>> START

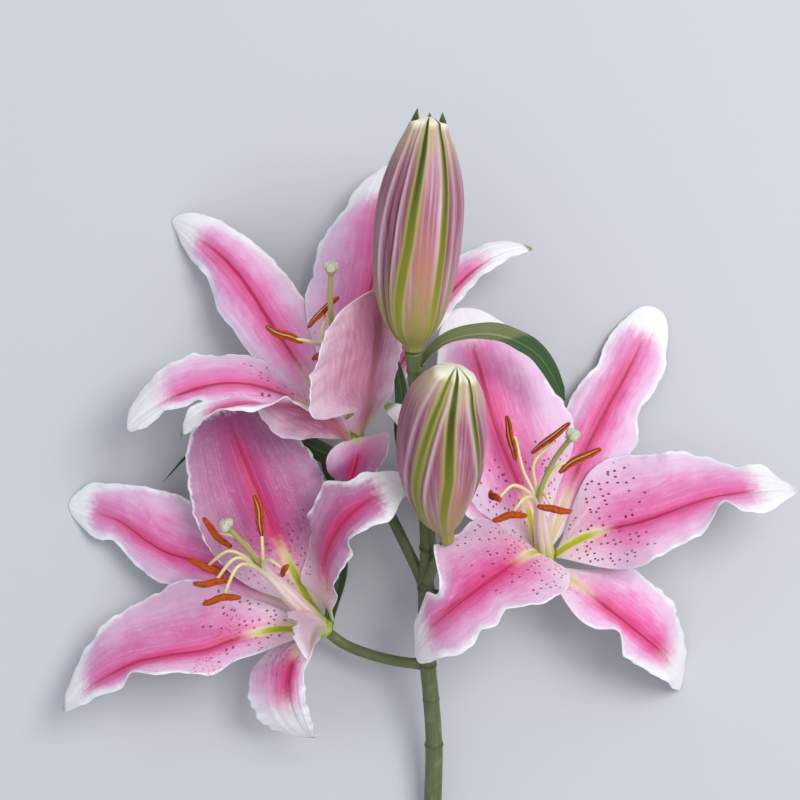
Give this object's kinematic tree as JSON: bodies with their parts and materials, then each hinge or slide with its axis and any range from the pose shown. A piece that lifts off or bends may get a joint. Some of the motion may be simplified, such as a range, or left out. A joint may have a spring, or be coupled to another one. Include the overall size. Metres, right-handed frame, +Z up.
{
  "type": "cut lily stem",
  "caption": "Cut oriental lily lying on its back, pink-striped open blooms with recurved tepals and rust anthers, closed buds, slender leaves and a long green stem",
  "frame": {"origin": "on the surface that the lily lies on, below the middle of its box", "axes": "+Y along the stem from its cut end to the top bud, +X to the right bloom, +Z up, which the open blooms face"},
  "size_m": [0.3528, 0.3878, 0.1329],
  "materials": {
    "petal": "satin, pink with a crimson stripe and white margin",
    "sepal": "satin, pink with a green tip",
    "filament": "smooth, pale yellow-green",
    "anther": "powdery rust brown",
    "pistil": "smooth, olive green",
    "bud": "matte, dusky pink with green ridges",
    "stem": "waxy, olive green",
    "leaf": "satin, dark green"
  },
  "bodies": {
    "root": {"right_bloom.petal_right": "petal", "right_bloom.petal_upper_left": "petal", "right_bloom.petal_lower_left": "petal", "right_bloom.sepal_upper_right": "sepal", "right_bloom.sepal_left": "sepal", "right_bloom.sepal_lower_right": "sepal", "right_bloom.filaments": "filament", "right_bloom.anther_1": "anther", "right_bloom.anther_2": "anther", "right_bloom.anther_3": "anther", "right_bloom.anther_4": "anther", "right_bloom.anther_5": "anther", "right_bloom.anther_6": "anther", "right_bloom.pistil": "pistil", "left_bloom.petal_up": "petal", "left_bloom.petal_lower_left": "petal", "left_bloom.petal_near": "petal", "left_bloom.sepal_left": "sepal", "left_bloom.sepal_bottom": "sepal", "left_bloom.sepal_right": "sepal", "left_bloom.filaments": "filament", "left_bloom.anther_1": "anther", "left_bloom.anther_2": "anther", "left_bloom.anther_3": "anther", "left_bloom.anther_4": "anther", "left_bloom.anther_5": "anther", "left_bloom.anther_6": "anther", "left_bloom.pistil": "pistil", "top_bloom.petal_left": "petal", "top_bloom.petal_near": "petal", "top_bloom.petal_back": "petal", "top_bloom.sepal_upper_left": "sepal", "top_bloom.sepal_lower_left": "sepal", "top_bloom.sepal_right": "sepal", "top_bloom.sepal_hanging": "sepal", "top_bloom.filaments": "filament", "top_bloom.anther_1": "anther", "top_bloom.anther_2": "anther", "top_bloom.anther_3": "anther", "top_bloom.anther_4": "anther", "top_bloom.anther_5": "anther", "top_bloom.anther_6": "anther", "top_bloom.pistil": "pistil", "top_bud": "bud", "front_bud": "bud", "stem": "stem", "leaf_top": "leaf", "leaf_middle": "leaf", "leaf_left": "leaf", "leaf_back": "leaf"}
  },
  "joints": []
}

>> END

● **Task objective**:
Please return the data above exactly as given.

● **The answer**:
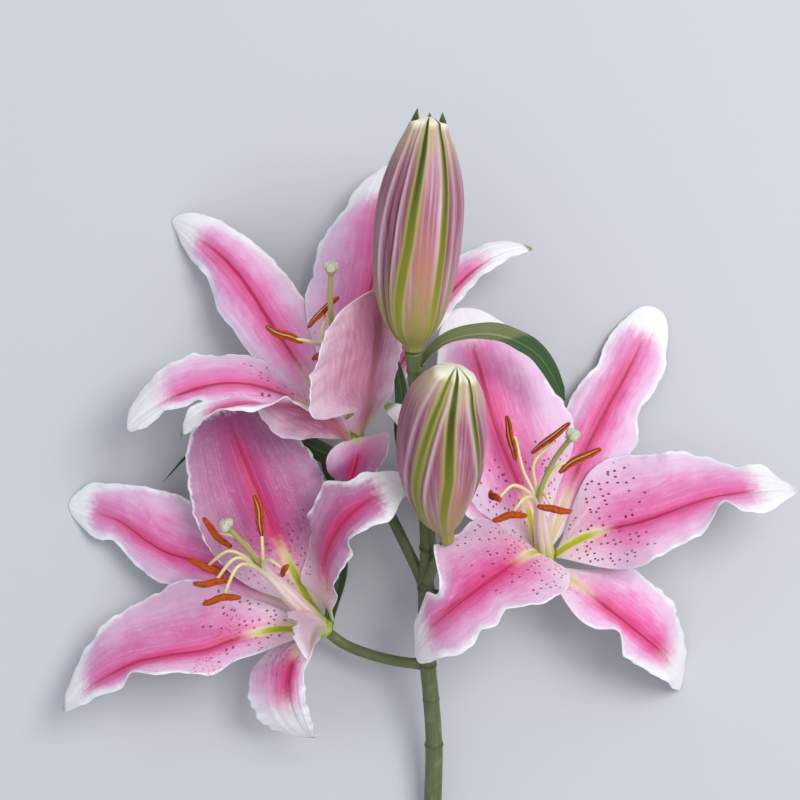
Give this object's kinematic tree as JSON: bodies with their parts and materials, then each hinge or slide with its axis and any range from the pose shown. A piece that lifts off or bends may get a joint. Some of the motion may be simplified, such as a range, or left out. A joint may have a spring, or be coupled to another one. Include the overall size. Metres, right-handed frame, +Z up.
{
  "type": "cut lily stem",
  "caption": "Cut oriental lily lying on its back, pink-striped open blooms with recurved tepals and rust anthers, closed buds, slender leaves and a long green stem",
  "frame": {"origin": "on the surface that the lily lies on, below the middle of its box", "axes": "+Y along the stem from its cut end to the top bud, +X to the right bloom, +Z up, which the open blooms face"},
  "size_m": [0.3528, 0.3878, 0.1329],
  "materials": {
    "petal": "satin, pink with a crimson stripe and white margin",
    "sepal": "satin, pink with a green tip",
    "filament": "smooth, pale yellow-green",
    "anther": "powdery rust brown",
    "pistil": "smooth, olive green",
    "bud": "matte, dusky pink with green ridges",
    "stem": "waxy, olive green",
    "leaf": "satin, dark green"
  },
  "bodies": {
    "root": {"right_bloom.petal_right": "petal", "right_bloom.petal_upper_left": "petal", "right_bloom.petal_lower_left": "petal", "right_bloom.sepal_upper_right": "sepal", "right_bloom.sepal_left": "sepal", "right_bloom.sepal_lower_right": "sepal", "right_bloom.filaments": "filament", "right_bloom.anther_1": "anther", "right_bloom.anther_2": "anther", "right_bloom.anther_3": "anther", "right_bloom.anther_4": "anther", "right_bloom.anther_5": "anther", "right_bloom.anther_6": "anther", "right_bloom.pistil": "pistil", "left_bloom.petal_up": "petal", "left_bloom.petal_lower_left": "petal", "left_bloom.petal_near": "petal", "left_bloom.sepal_left": "sepal", "left_bloom.sepal_bottom": "sepal", "left_bloom.sepal_right": "sepal", "left_bloom.filaments": "filament", "left_bloom.anther_1": "anther", "left_bloom.anther_2": "anther", "left_bloom.anther_3": "anther", "left_bloom.anther_4": "anther", "left_bloom.anther_5": "anther", "left_bloom.anther_6": "anther", "left_bloom.pistil": "pistil", "top_bloom.petal_left": "petal", "top_bloom.petal_near": "petal", "top_bloom.petal_back": "petal", "top_bloom.sepal_upper_left": "sepal", "top_bloom.sepal_lower_left": "sepal", "top_bloom.sepal_right": "sepal", "top_bloom.sepal_hanging": "sepal", "top_bloom.filaments": "filament", "top_bloom.anther_1": "anther", "top_bloom.anther_2": "anther", "top_bloom.anther_3": "anther", "top_bloom.anther_4": "anther", "top_bloom.anther_5": "anther", "top_bloom.anther_6": "anther", "top_bloom.pistil": "pistil", "top_bud": "bud", "front_bud": "bud", "stem": "stem", "leaf_top": "leaf", "leaf_middle": "leaf", "leaf_left": "leaf", "leaf_back": "leaf"}
  },
  "joints": []
}